SOURCE MATERIAL
★ ★ ★ ★

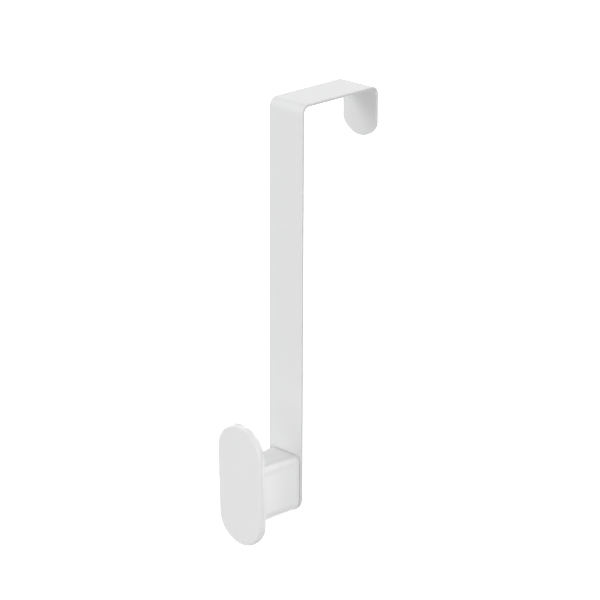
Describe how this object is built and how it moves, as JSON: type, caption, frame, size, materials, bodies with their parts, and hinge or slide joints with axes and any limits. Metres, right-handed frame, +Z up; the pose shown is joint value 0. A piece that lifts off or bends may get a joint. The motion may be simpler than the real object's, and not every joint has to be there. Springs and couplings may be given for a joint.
{
  "type": "over-the-door coat hook",
  "caption": "Over-the-door coat hook: a strip of white coated steel bent over the door, with an oblong glossy plastic knob near its lower end.",
  "frame": {"origin": "middle of the strap's underside, where it sits on the door's top edge", "axes": "+X across the strap, +Y from the knob towards the back of the door, +Z up"},
  "size_m": [0.027, 0.0769, 0.1977],
  "materials": {
    "coated_steel": "satin white powder coat",
    "white_plastic": "glossy moulded white",
    "zinc_steel": "bright zinc plate"
  },
  "bodies": {
    "root": {"strap": "coated_steel", "knob": "white_plastic", "screw_upper": "zinc_steel", "screw_lower": "zinc_steel"}
  },
  "joints": []
}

★ ★ ★ ★

WHAT YOU WILL DO
Reproduce each line of the material above precisely.

ANSWER TO THIS PROBLEM
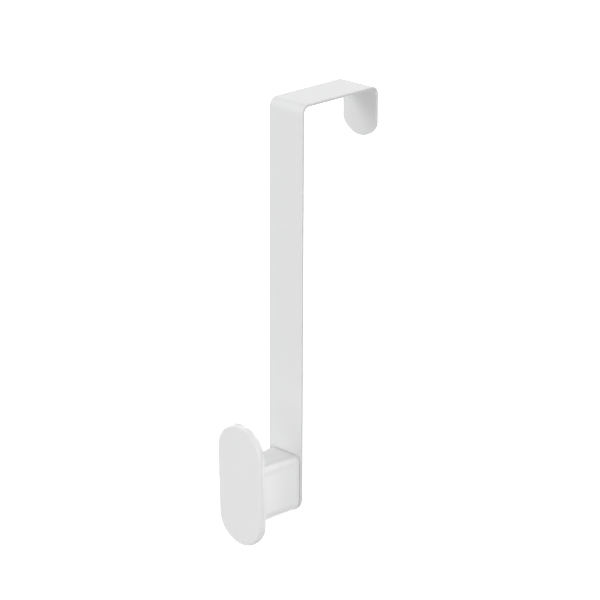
Describe how this object is built and how it moves, as JSON: type, caption, frame, size, materials, bodies with their parts, and hinge or slide joints with axes and any limits. Metres, right-handed frame, +Z up; the pose shown is joint value 0. A piece that lifts off or bends may get a joint. The motion may be simpler than the real object's, and not every joint has to be there. Springs and couplings may be given for a joint.
{
  "type": "over-the-door coat hook",
  "caption": "Over-the-door coat hook: a strip of white coated steel bent over the door, with an oblong glossy plastic knob near its lower end.",
  "frame": {"origin": "middle of the strap's underside, where it sits on the door's top edge", "axes": "+X across the strap, +Y from the knob towards the back of the door, +Z up"},
  "size_m": [0.027, 0.0769, 0.1977],
  "materials": {
    "coated_steel": "satin white powder coat",
    "white_plastic": "glossy moulded white",
    "zinc_steel": "bright zinc plate"
  },
  "bodies": {
    "root": {"strap": "coated_steel", "knob": "white_plastic", "screw_upper": "zinc_steel", "screw_lower": "zinc_steel"}
  },
  "joints": []
}